We hiked up to Shirley's Heights, a scattered 18th century fort ruins - wow great view of English Harbour and you can see Falmouth Harbour in the background.
passage to Falmouth Harbour
Kids were so happy to see Elizabeth from svHoneymoon
Pulling into English Harbour
Evans Starzinger and Chris
Steel drum band, English Harbour
We took a local bus to the capital St. John's for the day. It is where all the cruise ships dock. We visited St.
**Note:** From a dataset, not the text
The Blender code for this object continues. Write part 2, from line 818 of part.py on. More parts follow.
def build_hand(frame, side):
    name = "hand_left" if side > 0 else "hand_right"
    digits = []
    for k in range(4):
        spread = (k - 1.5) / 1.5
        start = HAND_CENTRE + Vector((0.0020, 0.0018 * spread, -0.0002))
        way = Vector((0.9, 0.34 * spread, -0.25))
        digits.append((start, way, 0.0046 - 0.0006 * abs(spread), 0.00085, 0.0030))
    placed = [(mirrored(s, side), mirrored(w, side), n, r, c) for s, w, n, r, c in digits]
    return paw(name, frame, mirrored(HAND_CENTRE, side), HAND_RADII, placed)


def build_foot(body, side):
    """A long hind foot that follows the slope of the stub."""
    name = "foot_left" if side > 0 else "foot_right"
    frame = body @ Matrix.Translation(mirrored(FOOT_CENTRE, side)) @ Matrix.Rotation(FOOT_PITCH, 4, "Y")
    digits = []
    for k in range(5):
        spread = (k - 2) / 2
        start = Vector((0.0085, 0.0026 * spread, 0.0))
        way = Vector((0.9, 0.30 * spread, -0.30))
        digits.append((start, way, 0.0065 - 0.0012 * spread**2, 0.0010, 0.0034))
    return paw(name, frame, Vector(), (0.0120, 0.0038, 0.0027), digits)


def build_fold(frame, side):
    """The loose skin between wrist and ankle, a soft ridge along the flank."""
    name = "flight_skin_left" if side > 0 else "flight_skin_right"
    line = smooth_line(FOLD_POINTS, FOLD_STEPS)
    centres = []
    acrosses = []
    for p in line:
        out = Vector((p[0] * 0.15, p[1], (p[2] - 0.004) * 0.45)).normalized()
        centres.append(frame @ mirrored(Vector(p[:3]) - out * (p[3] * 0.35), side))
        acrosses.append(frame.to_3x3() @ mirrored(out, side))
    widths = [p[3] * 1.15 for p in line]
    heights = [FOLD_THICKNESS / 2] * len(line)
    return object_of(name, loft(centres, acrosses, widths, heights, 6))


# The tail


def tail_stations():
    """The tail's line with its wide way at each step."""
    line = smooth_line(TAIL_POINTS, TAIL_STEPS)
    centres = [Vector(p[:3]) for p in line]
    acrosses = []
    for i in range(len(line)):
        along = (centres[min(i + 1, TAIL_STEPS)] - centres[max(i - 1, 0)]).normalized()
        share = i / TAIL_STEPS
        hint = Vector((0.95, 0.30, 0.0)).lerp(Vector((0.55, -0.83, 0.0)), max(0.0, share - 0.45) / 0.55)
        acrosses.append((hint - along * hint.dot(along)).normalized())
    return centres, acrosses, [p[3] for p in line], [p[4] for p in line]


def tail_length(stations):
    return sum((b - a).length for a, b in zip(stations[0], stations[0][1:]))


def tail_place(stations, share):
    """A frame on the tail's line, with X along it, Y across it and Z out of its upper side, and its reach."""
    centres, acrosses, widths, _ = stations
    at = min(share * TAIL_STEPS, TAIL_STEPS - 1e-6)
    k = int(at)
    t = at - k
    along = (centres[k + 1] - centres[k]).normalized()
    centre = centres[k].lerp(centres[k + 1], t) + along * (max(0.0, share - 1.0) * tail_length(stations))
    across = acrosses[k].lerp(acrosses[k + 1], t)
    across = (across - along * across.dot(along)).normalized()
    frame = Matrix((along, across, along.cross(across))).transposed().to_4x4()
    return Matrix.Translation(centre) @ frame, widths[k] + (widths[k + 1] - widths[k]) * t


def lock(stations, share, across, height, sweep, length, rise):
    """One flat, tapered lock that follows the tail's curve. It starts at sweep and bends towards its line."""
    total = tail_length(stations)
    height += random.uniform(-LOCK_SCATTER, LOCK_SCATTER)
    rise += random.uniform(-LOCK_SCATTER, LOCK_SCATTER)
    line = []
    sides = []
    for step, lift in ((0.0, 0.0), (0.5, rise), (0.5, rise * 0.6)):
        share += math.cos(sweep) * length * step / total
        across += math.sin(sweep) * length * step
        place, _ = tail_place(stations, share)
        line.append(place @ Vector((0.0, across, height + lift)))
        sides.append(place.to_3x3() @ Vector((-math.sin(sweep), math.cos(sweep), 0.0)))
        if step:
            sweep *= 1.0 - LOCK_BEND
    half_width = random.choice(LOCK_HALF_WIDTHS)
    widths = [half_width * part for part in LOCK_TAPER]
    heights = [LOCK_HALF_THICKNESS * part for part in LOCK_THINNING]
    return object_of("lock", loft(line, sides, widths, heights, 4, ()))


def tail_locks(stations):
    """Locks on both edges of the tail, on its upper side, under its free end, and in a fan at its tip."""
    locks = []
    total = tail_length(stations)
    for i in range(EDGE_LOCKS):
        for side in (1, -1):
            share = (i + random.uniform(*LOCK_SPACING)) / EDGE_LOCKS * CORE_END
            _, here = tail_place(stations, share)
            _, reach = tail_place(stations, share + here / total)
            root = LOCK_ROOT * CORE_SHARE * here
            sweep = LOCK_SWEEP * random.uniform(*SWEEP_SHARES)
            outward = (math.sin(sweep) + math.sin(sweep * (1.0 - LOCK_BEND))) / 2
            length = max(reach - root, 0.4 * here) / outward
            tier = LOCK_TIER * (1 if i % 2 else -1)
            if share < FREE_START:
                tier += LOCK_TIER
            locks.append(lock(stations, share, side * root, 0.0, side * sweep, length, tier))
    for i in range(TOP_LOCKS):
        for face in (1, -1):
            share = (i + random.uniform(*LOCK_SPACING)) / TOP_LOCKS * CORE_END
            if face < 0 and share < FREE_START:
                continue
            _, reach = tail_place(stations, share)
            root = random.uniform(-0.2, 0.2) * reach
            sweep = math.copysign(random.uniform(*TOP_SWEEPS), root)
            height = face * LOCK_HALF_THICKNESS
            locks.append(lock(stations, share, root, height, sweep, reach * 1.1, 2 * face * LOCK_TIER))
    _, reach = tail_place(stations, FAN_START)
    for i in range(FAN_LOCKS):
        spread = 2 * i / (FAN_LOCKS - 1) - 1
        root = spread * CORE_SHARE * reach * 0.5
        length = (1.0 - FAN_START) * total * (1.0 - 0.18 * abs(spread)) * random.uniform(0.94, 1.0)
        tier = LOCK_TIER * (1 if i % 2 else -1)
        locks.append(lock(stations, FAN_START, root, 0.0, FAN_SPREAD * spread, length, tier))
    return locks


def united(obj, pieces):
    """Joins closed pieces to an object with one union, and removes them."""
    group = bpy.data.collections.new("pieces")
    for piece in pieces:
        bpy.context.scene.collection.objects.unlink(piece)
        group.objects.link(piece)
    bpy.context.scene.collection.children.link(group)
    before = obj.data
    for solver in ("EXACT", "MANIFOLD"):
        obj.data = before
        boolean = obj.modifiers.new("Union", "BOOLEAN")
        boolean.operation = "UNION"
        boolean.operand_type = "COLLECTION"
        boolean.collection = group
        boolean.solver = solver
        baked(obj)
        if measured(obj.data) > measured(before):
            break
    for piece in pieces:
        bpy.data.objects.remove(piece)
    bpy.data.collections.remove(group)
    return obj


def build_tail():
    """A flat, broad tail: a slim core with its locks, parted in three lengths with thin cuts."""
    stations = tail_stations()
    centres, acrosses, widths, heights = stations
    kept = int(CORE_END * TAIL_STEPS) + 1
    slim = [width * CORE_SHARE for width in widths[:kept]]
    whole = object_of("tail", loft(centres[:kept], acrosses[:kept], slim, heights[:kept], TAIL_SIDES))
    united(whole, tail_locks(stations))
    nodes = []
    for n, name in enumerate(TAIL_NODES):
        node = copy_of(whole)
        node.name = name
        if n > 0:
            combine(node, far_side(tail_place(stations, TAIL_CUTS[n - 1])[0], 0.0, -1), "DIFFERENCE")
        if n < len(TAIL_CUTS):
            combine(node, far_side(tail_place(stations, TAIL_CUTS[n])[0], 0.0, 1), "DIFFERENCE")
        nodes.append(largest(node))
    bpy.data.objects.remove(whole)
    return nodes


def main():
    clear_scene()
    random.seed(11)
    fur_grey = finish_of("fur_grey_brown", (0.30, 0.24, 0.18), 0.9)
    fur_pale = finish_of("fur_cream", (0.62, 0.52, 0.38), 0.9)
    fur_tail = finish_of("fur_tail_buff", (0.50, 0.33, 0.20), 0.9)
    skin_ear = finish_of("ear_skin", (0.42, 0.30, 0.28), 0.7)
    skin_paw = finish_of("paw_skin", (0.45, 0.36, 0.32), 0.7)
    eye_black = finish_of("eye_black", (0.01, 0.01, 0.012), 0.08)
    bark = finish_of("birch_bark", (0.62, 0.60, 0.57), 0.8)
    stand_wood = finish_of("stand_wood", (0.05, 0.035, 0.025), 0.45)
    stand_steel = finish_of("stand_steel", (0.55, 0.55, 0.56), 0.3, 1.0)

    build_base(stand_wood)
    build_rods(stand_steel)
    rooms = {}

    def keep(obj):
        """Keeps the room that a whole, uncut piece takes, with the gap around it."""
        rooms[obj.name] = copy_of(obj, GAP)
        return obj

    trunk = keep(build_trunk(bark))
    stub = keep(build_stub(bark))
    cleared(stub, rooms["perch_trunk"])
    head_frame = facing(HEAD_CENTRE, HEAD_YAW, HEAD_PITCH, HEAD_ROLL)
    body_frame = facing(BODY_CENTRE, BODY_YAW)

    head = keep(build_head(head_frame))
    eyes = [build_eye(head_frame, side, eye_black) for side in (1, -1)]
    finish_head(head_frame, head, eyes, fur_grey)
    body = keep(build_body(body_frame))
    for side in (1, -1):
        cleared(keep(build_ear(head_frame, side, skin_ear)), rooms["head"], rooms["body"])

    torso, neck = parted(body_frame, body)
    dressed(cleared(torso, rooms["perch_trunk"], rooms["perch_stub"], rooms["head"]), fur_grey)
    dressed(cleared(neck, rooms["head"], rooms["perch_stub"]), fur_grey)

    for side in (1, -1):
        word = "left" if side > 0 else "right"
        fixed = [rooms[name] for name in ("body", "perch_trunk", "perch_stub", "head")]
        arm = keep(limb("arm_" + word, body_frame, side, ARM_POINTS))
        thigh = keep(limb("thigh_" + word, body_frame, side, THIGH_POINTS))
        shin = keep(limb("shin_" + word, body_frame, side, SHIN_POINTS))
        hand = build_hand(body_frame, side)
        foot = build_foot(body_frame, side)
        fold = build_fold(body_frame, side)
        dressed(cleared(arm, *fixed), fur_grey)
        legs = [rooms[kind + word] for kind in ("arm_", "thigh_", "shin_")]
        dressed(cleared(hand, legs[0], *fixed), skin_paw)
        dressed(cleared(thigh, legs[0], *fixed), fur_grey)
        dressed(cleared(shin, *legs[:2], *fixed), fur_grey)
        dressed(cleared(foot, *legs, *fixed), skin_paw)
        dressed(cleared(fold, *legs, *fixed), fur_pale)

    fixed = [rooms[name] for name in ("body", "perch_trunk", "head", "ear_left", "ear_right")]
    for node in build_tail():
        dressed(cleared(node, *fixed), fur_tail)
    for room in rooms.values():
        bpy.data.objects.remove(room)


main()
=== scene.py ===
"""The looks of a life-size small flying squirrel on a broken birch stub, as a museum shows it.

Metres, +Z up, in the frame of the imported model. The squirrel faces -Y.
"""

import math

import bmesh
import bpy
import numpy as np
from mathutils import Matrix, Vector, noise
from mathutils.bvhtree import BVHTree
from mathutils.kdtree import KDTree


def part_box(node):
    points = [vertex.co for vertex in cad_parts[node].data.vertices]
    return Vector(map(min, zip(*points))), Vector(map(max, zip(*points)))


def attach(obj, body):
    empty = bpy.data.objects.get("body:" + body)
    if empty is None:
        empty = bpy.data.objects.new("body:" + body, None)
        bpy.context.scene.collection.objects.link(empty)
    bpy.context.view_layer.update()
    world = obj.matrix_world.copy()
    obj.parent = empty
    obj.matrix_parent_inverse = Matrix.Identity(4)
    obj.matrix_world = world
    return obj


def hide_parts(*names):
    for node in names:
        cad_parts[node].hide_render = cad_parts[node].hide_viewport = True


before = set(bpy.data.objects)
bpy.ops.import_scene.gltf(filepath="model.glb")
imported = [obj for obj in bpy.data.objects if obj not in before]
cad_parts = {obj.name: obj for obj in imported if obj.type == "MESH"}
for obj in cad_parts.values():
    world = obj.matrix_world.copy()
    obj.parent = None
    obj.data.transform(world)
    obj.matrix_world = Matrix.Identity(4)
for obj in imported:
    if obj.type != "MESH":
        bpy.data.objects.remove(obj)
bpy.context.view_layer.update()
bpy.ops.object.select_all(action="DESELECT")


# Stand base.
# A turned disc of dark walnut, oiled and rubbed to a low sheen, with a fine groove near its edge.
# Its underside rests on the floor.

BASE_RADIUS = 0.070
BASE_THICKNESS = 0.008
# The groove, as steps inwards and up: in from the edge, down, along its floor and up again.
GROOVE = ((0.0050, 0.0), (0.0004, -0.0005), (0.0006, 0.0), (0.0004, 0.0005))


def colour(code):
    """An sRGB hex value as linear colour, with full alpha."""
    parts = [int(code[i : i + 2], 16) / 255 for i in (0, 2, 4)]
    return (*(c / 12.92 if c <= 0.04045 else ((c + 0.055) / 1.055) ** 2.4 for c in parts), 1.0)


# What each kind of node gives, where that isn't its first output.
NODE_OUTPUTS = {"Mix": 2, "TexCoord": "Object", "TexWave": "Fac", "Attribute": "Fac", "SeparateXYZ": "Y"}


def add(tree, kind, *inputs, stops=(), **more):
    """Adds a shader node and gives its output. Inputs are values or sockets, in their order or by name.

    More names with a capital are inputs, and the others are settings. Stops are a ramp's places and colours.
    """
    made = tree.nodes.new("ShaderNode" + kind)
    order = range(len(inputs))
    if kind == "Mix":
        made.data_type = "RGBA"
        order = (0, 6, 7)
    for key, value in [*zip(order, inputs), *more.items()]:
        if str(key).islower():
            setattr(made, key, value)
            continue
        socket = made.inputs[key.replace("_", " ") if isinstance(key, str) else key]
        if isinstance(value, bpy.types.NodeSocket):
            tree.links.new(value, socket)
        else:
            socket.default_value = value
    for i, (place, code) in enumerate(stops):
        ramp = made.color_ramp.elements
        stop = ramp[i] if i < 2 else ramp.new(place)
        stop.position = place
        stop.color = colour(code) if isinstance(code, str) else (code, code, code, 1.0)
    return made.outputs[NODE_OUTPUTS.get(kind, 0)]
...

John's Anglican Cathedral which dates back to 1681. The interior is completely encased in pitch pine.
Nelson's Dockyard has been continuously in operation since 1745, this extensively restored Georgian-era marina is Antigua's top sightseeing draw . Today its restored buildings house restaurants, hotels and businesses, the most important of which is the Dockyard Museum, which features information on Antigua's history, the dockyard and life at the forts. Among the many trinkets on display is a telescope once used by Nelson himself.
I was ecstatic as I found a place that serves shawarmas for lunch!!
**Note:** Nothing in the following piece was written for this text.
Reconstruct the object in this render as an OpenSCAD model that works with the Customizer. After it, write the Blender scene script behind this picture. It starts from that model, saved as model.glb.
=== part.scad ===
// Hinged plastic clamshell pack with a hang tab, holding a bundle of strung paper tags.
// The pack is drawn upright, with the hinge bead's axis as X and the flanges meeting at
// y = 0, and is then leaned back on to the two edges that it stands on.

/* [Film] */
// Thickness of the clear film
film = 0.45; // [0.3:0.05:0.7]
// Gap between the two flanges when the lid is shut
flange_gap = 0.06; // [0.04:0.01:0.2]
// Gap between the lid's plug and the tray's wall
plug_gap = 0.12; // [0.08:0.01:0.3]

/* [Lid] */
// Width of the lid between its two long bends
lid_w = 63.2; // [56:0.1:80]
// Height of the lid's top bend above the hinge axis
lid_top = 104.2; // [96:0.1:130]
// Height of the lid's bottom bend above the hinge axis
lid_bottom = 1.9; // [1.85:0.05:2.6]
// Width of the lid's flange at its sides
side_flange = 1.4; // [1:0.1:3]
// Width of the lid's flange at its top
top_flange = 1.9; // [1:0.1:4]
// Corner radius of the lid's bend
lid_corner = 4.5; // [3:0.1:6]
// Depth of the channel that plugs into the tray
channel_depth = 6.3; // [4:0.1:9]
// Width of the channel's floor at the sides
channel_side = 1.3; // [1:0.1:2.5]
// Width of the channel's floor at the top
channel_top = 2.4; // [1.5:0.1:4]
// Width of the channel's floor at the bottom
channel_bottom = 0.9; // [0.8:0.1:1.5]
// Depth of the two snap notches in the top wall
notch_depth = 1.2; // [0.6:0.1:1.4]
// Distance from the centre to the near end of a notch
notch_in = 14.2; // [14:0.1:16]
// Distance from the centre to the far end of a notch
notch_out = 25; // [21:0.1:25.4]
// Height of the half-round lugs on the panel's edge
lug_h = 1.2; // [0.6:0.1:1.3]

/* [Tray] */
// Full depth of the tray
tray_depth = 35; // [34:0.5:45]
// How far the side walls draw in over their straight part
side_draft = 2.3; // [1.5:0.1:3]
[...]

St. John's Anglican Cathedral
St. John's Anglican Cathedral-inside
Sail Loft and Boat House Pillars
Copper Lumber Store Hotel
Boat House and Joiner Loft
Shawarma for lunch - my fav
We enjoyed a fabulous hike to Fort Berkley, a small fort which overlooks the western entrance of English Harbour, dating from 1704, it served as the harbour's first line of defense. We then hiked over the mountain to Falmouth Harbour, saw lots of goats and stunning views. Then it was on to the Mad Mongoose for a refreshment.
Some excitement in the anchorage today, a charter boat plopped their anchor down and immediately left to go to shore. It wasn't set properly and started dragging into the boat anchored next to us. There was a flurry of activity from all neighbouring boats including ours, who immediately took action, hopped on the charter boat, and re-anchored it safely. You have to love this cruising community!
A visit from Strider in English Harbour. We were all very happy to visit with Strider for one evening before we left the anchorage. One thing about cruising is that you are always meeting new friends but then you have to say goodbye.